---------- Dataset excerpt ----------

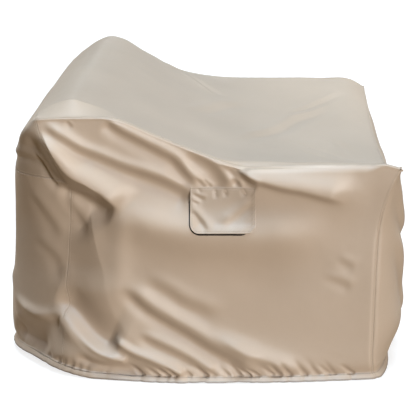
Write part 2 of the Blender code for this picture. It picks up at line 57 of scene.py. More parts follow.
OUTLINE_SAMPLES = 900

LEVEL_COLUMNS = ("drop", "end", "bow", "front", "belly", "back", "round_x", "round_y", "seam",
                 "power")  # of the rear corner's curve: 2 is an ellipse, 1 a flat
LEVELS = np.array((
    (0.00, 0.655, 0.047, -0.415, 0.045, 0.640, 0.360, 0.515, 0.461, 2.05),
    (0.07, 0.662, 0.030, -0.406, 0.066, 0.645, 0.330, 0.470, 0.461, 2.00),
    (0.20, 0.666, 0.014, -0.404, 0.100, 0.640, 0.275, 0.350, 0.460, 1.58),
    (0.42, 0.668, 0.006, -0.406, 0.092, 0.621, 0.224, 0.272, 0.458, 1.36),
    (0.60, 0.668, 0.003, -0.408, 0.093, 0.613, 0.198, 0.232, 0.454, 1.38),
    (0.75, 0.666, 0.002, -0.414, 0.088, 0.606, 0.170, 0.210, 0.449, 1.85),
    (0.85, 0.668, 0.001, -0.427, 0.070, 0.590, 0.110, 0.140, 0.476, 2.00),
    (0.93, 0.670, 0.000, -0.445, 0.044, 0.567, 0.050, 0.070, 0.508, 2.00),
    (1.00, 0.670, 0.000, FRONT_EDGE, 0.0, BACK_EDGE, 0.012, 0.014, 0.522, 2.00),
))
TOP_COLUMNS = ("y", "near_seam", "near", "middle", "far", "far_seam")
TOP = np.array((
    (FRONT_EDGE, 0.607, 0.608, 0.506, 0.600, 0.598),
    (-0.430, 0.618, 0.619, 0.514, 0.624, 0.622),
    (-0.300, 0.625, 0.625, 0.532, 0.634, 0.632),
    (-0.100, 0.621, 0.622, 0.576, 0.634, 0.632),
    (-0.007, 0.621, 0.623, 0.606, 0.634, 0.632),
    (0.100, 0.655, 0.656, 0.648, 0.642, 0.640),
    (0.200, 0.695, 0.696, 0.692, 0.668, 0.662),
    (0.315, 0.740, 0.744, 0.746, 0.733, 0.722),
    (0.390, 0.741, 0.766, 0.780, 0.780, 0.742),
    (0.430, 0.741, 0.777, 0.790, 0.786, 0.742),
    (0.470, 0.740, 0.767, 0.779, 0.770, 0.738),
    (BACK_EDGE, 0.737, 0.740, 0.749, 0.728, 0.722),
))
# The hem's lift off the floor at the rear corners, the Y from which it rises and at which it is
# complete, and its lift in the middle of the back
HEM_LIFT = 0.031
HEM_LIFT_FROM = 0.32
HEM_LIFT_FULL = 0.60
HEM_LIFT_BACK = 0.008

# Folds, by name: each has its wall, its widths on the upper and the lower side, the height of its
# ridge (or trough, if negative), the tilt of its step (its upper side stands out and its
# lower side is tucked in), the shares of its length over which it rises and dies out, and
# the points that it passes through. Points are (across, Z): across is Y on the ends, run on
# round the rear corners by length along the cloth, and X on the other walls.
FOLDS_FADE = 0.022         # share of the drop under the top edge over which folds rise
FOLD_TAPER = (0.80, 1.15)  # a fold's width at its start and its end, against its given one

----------

Given task
Copy all data exactly, start to finish.

Finished exercise
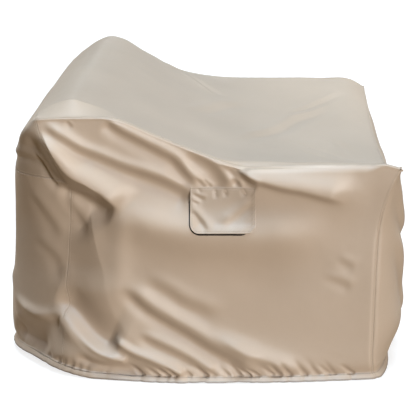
Write part 2 of the Blender code for this picture. It picks up at line 57 of scene.py. More parts follow.
OUTLINE_SAMPLES = 900

LEVEL_COLUMNS = ("drop", "end", "bow", "front", "belly", "back", "round_x", "round_y", "seam",
                 "power")  # of the rear corner's curve: 2 is an ellipse, 1 a flat
LEVELS = np.array((
    (0.00, 0.655, 0.047, -0.415, 0.045, 0.640, 0.360, 0.515, 0.461, 2.05),
    (0.07, 0.662, 0.030, -0.406, 0.066, 0.645, 0.330, 0.470, 0.461, 2.00),
    (0.20, 0.666, 0.014, -0.404, 0.100, 0.640, 0.275, 0.350, 0.460, 1.58),
    (0.42, 0.668, 0.006, -0.406, 0.092, 0.621, 0.224, 0.272, 0.458, 1.36),
    (0.60, 0.668, 0.003, -0.408, 0.093, 0.613, 0.198, 0.232, 0.454, 1.38),
    (0.75, 0.666, 0.002, -0.414, 0.088, 0.606, 0.170, 0.210, 0.449, 1.85),
    (0.85, 0.668, 0.001, -0.427, 0.070, 0.590, 0.110, 0.140, 0.476, 2.00),
    (0.93, 0.670, 0.000, -0.445, 0.044, 0.567, 0.050, 0.070, 0.508, 2.00),
    (1.00, 0.670, 0.000, FRONT_EDGE, 0.0, BACK_EDGE, 0.012, 0.014, 0.522, 2.00),
))
TOP_COLUMNS = ("y", "near_seam", "near", "middle", "far", "far_seam")
TOP = np.array((
    (FRONT_EDGE, 0.607, 0.608, 0.506, 0.600, 0.598),
    (-0.430, 0.618, 0.619, 0.514, 0.624, 0.622),
    (-0.300, 0.625, 0.625, 0.532, 0.634, 0.632),
    (-0.100, 0.621, 0.622, 0.576, 0.634, 0.632),
    (-0.007, 0.621, 0.623, 0.606, 0.634, 0.632),
    (0.100, 0.655, 0.656, 0.648, 0.642, 0.640),
    (0.200, 0.695, 0.696, 0.692, 0.668, 0.662),
    (0.315, 0.740, 0.744, 0.746, 0.733, 0.722),
    (0.390, 0.741, 0.766, 0.780, 0.780, 0.742),
    (0.430, 0.741, 0.777, 0.790, 0.786, 0.742),
    (0.470, 0.740, 0.767, 0.779, 0.770, 0.738),
    (BACK_EDGE, 0.737, 0.740, 0.749, 0.728, 0.722),
))
# The hem's lift off the floor at the rear corners, the Y from which it rises and at which it is
# complete, and its lift in the middle of the back
HEM_LIFT = 0.031
HEM_LIFT_FROM = 0.32
HEM_LIFT_FULL = 0.60
HEM_LIFT_BACK = 0.008

# Folds, by name: each has its wall, its widths on the upper and the lower side, the height of its
# ridge (or trough, if negative), the tilt of its step (its upper side stands out and its
# lower side is tucked in), the shares of its length over which it rises and dies out, and
# the points that it passes through. Points are (across, Z): across is Y on the ends, run on
# round the rear corners by length along the cloth, and X on the other walls.
FOLDS_FADE = 0.022         # share of the drop under the top edge over which folds rise
FOLD_TAPER = (0.80, 1.15)  # a fold's width at its start and its end, against its given one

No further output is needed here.